Aim
Each entry below is to be duplicated verbatim.

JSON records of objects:
>> begin

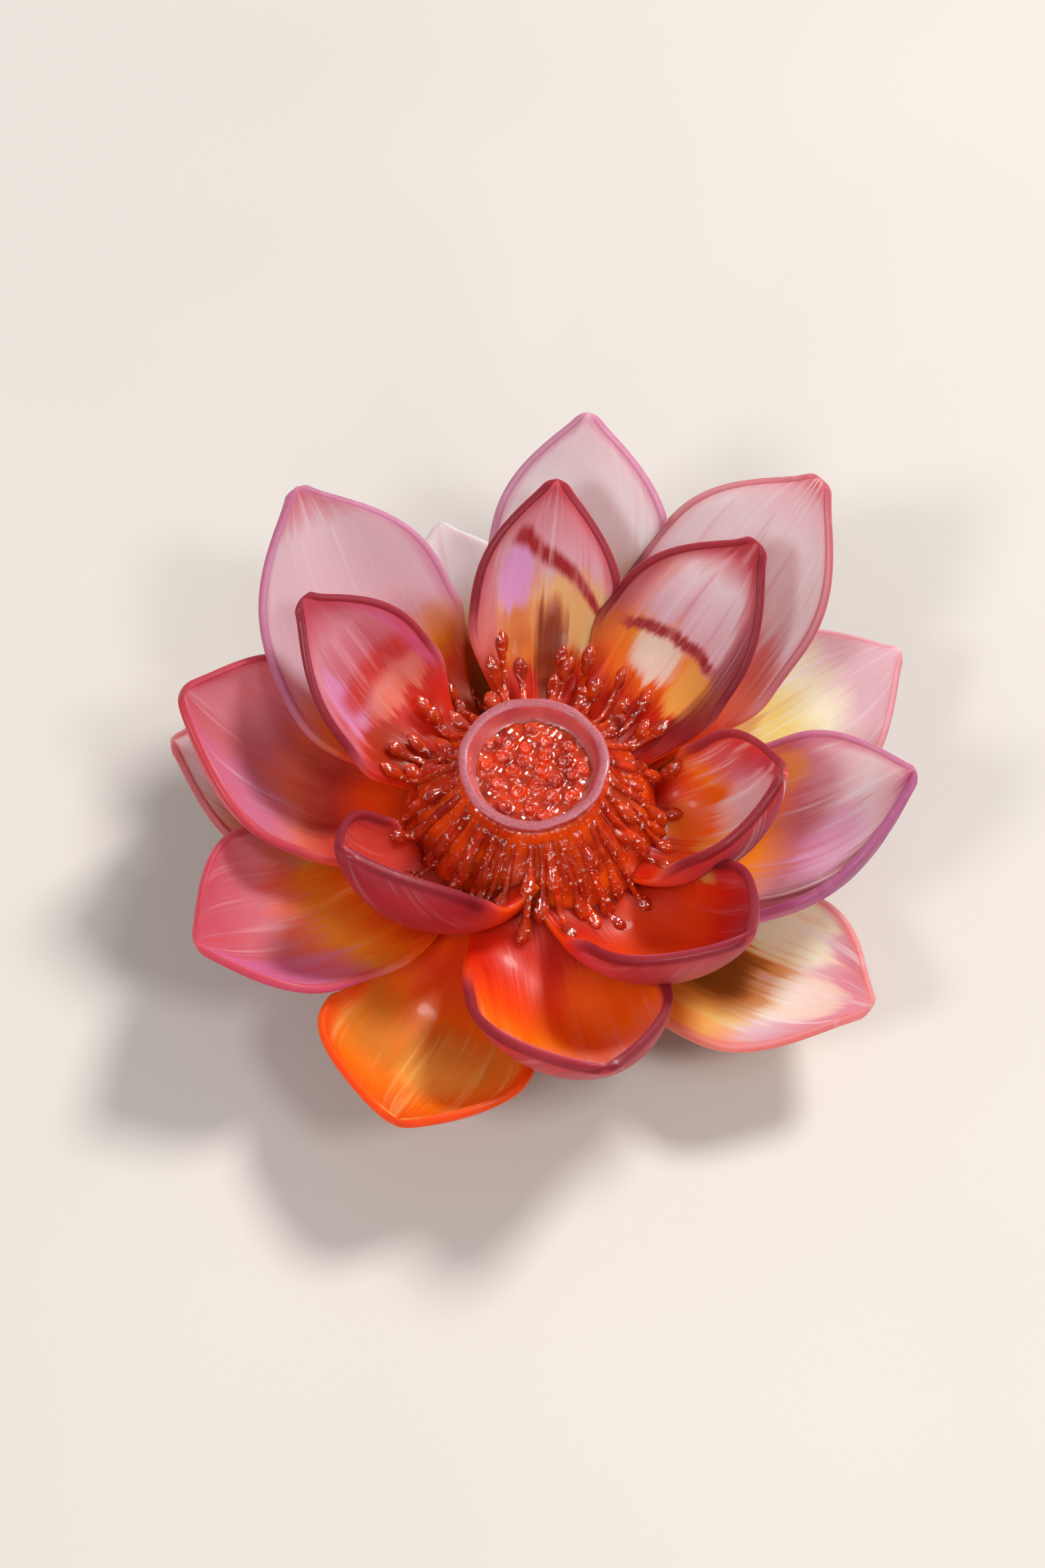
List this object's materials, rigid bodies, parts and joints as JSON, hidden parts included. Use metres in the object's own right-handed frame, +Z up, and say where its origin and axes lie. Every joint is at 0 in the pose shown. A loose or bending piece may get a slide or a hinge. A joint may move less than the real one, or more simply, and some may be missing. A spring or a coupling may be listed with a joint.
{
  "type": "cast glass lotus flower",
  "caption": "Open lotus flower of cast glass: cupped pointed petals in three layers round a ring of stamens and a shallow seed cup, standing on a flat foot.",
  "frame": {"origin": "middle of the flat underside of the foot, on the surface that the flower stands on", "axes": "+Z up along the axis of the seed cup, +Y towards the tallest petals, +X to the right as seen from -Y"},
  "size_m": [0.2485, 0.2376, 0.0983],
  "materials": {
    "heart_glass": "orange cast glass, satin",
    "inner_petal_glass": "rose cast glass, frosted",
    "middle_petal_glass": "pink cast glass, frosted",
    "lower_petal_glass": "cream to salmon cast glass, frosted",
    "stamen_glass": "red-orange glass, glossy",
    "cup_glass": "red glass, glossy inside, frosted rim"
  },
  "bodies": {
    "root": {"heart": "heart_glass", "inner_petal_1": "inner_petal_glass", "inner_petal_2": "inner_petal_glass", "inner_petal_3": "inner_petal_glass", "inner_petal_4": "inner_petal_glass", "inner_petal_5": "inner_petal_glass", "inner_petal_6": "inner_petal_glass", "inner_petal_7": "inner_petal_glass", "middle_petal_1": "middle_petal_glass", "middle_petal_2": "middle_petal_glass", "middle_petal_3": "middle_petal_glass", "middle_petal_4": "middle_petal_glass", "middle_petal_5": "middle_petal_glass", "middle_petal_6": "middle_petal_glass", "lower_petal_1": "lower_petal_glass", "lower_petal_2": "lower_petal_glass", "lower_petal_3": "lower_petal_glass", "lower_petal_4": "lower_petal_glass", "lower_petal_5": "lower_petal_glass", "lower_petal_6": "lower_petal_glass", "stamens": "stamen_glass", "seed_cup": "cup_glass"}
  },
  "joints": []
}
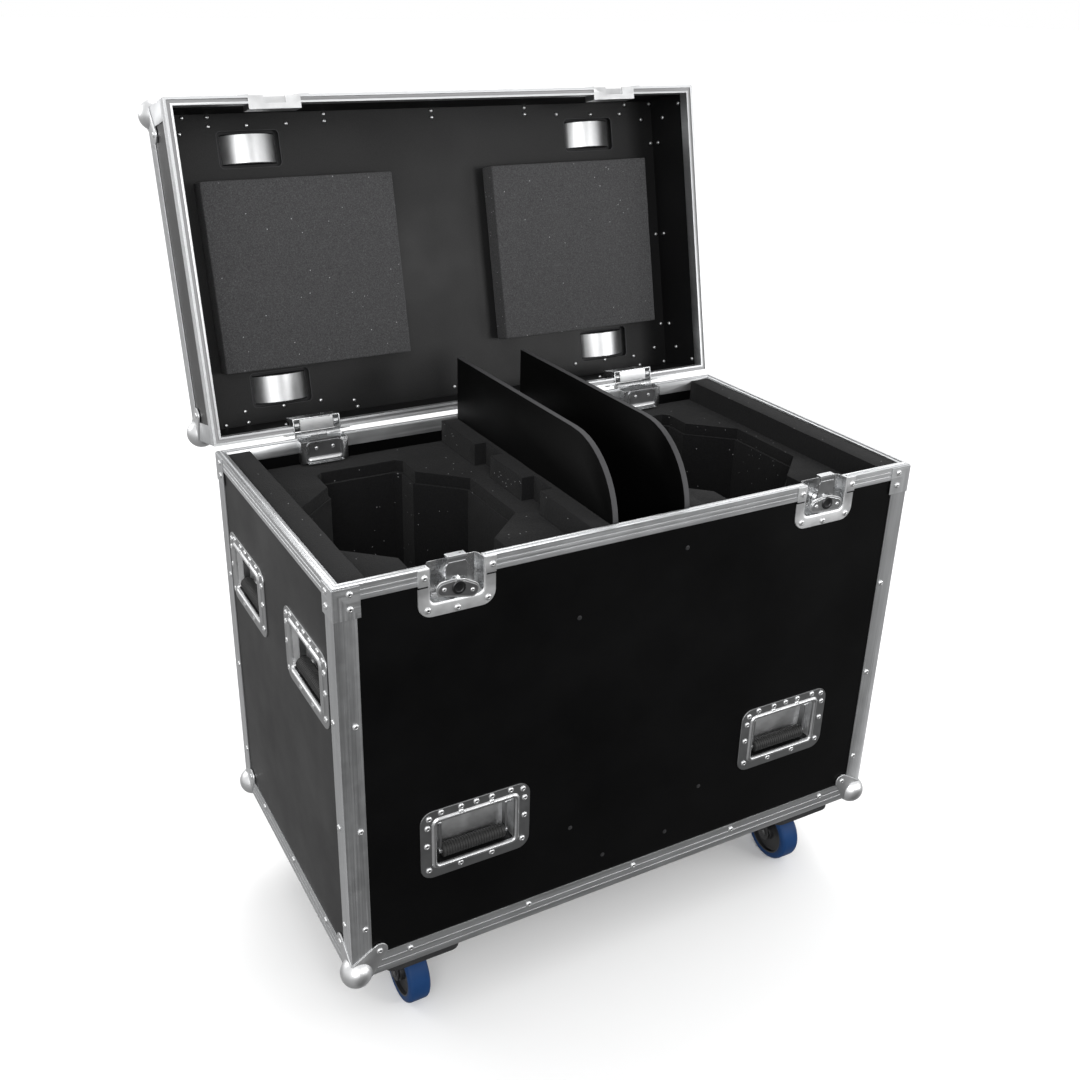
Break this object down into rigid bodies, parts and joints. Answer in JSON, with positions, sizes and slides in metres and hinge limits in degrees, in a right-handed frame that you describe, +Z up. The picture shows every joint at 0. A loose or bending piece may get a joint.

>> end

Answer
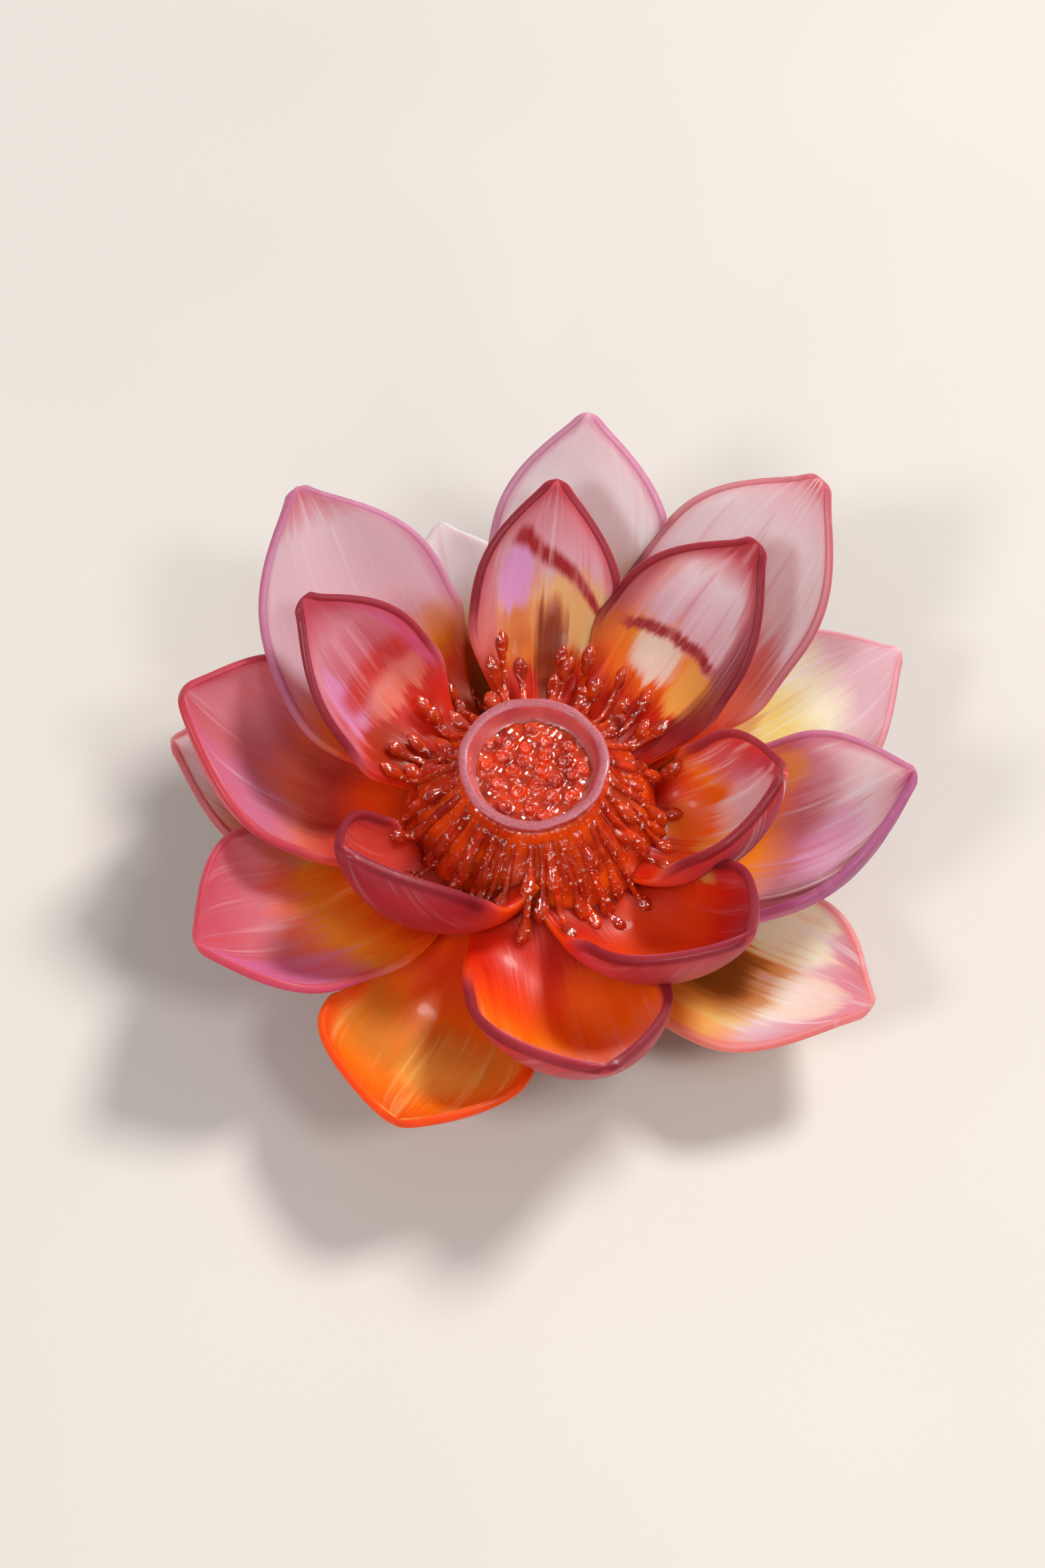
List this object's materials, rigid bodies, parts and joints as JSON, hidden parts included. Use metres in the object's own right-handed frame, +Z up, and say where its origin and axes lie. Every joint is at 0 in the pose shown. A loose or bending piece may get a slide or a hinge. A joint may move less than the real one, or more simply, and some may be missing. A spring or a coupling may be listed with a joint.
{
  "type": "cast glass lotus flower",
  "caption": "Open lotus flower of cast glass: cupped pointed petals in three layers round a ring of stamens and a shallow seed cup, standing on a flat foot.",
  "frame": {"origin": "middle of the flat underside of the foot, on the surface that the flower stands on", "axes": "+Z up along the axis of the seed cup, +Y towards the tallest petals, +X to the right as seen from -Y"},
  "size_m": [0.2485, 0.2376, 0.0983],
  "materials": {
    "heart_glass": "orange cast glass, satin",
    "inner_petal_glass": "rose cast glass, frosted",
    "middle_petal_glass": "pink cast glass, frosted",
    "lower_petal_glass": "cream to salmon cast glass, frosted",
    "stamen_glass": "red-orange glass, glossy",
    "cup_glass": "red glass, glossy inside, frosted rim"
  },
  "bodies": {
    "root": {"heart": "heart_glass", "inner_petal_1": "inner_petal_glass", "inner_petal_2": "inner_petal_glass", "inner_petal_3": "inner_petal_glass", "inner_petal_4": "inner_petal_glass", "inner_petal_5": "inner_petal_glass", "inner_petal_6": "inner_petal_glass", "inner_petal_7": "inner_petal_glass", "middle_petal_1": "middle_petal_glass", "middle_petal_2": "middle_petal_glass", "middle_petal_3": "middle_petal_glass", "middle_petal_4": "middle_petal_glass", "middle_petal_5": "middle_petal_glass", "middle_petal_6": "middle_petal_glass", "lower_petal_1": "lower_petal_glass", "lower_petal_2": "lower_petal_glass", "lower_petal_3": "lower_petal_glass", "lower_petal_4": "lower_petal_glass", "lower_petal_5": "lower_petal_glass", "lower_petal_6": "lower_petal_glass", "stamens": "stamen_glass", "seed_cup": "cup_glass"}
  },
  "joints": []
}
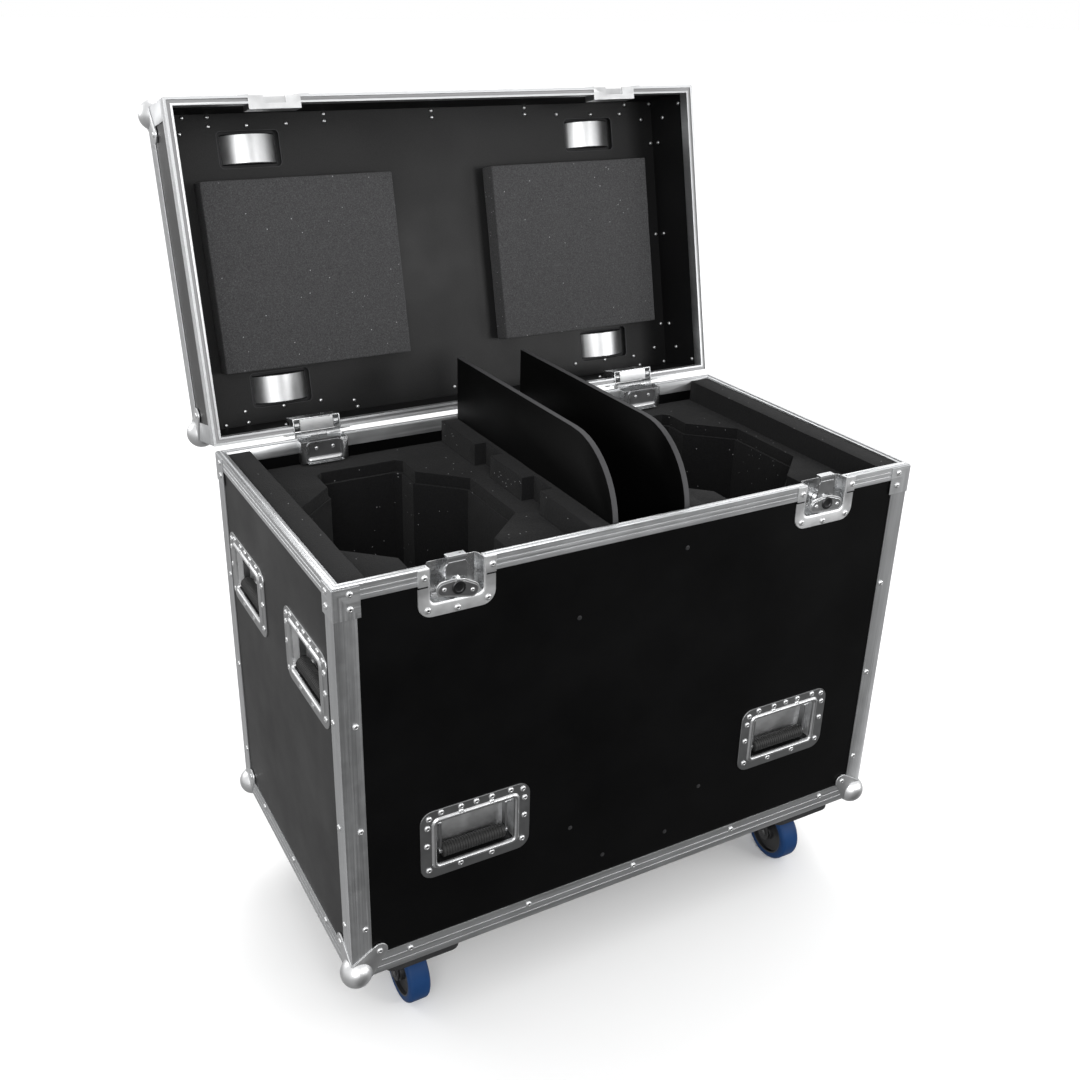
Break this object down into rigid bodies, parts and joints. Answer in JSON, with positions, sizes and slides in metres and hinge limits in degrees, in a right-handed frame that you describe, +Z up. The picture shows every joint at 0. A loose or bending piece may get a joint.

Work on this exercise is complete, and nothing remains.